Six weeks later, during the Euro 96 international football tournament, I drop into the Park, a pub on Oakfield Road, to watch the Italy v Czech Republic match, which was taking place across the road, ticketed at extortionate prices. There are a number of Italy supporters, grouped together under the television, who had obviously failed to get in to the match. I approach them with my best 'wilkommen' phraseology, to find that they are from Watford. Of Italian descent, but from Watford. I ask them what they think of Liverpool. "Don't know mate. We just came straight here." So I ask them what they think of Anfield, hoping I'd receive some positive spiel about how welcome they'd been made.

"F***in' awful this place, mate," came the reply.

"Why?" I ask.

"It's a dump. Look around, mate, you've got people living in run down houses, as far as the eye can see and putting up with run down facilities, while right in the middle, you've got a multi-million pound football stadium, with the latest this and that. We might have a shit stadium, at Watford, but at least the people don't have to live like this."

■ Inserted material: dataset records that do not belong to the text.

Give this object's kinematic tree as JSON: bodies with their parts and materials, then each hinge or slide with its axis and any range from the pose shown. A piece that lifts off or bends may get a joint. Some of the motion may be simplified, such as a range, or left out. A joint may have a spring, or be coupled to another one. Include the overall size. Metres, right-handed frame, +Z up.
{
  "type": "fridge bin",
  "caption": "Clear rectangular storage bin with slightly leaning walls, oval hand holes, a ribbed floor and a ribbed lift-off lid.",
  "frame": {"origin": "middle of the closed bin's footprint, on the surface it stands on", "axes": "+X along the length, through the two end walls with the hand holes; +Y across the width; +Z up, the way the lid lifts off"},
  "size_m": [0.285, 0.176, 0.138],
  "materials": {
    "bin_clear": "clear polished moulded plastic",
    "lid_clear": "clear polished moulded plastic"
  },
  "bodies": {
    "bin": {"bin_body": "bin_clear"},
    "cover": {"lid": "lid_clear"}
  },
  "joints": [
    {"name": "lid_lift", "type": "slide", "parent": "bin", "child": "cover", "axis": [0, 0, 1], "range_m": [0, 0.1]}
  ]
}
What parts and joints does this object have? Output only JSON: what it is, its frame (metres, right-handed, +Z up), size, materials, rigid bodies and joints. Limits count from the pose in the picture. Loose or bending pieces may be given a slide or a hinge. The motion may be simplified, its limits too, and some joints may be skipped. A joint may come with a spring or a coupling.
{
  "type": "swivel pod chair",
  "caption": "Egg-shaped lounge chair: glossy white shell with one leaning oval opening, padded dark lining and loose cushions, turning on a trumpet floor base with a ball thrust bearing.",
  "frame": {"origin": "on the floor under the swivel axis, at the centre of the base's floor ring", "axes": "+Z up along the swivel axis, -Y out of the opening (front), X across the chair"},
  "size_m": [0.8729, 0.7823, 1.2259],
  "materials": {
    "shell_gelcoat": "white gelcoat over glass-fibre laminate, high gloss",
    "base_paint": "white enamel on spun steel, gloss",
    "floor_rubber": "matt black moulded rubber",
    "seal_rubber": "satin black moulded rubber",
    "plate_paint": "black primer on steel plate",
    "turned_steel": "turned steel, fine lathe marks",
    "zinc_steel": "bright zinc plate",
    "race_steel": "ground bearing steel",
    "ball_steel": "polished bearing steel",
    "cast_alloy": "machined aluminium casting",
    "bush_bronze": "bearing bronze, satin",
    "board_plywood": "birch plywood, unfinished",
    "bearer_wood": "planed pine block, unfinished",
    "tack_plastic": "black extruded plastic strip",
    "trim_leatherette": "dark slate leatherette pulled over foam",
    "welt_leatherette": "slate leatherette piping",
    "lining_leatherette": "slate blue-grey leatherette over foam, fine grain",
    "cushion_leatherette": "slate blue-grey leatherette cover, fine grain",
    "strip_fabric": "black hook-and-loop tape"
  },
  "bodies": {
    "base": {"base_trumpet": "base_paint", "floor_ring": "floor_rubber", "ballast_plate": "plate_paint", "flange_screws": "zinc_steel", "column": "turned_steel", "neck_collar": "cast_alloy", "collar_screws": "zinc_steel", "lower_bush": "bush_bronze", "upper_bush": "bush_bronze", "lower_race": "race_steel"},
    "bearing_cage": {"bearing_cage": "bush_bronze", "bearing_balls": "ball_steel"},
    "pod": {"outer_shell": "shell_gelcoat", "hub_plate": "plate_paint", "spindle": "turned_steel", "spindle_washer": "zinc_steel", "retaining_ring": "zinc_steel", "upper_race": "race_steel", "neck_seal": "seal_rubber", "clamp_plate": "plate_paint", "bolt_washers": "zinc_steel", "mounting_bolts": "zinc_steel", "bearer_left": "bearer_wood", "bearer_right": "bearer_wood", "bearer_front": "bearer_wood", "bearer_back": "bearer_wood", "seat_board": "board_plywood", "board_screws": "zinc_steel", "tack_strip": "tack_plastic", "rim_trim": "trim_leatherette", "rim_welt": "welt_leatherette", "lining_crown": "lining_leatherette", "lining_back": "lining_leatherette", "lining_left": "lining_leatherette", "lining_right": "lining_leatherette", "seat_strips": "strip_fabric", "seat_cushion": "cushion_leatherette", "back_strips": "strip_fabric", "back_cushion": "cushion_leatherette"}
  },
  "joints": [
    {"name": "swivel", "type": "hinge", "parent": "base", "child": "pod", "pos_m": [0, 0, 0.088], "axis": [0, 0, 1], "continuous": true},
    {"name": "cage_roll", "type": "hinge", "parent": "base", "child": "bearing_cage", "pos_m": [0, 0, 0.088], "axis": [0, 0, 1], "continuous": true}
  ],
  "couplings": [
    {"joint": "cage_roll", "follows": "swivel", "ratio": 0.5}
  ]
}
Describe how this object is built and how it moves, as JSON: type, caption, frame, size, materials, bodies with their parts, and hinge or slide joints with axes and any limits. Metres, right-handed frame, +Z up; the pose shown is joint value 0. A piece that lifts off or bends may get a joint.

By the end of that year, I had moved to Wavertree, following the offer of a larger flat. When I visited Anfield the following year, I thought I'd catch up with Billy and walked down Rockfield Road. Most of the houses were now boarded, as it was apparent that Liverpool Football Club were buying up properties on the Main Stand side of the ground, with a view to developing that side of the stadium. When I came to numbers 20-22, where we had resided, they too were boarded up. I asked someone in the local post office, which Billy frequented, if they knew of his whereabouts, and they told me that he had been "shipped off to Crocky", referring to a council flat in Croxteth that Billy had been forewarned might be his destination, if his beloved club kept up with their land grab.

Since then, countless more solidly structured houses have been bought and boarded up, as planning is sought to create a new stadium in the area. As this process continues, so too does the unravelling of the thread that binds the community to the club. The very people who have been the lifeblood of the club are not only impoverished because of a lack of investment in resources, while the corporate giant, once so reliant on the local population for income, stands almost dismissive of that fact, but there is also the feeling of disempowerment, as key decisions are made without reference to the local population. As with the people's struggle in Dingle, with the Welsh Streets campaign and on Edge Lane, decisions are made by people who do not live in a community, about how the people who do live in that community should live. People's views are undervalued and patronised through so called consultation processes, which are cute pieces of propaganda, created by people who have a vested interest in making a quick profit out of community, while not actually becoming a part of it. In Anfield, those people are the owners and shareholders of Liverpool Football Club.

I spoke to two local health workers from the area, about how they felt about the current climate in Anfield. One was not interested in the link between football and the community, but was concerned about the proposal to build the new stadium on Stanley Park, one of the few pieces of green space left in that part of the city. The other person spoke of their disgust at the policies of the club, feeling betrayed about how the match is sold to people from outside of the area, while astronomical price rises for tickets have left local people alienated from the very club that has been at the heart of local culture for generations. There is a feeling that the link has been broken.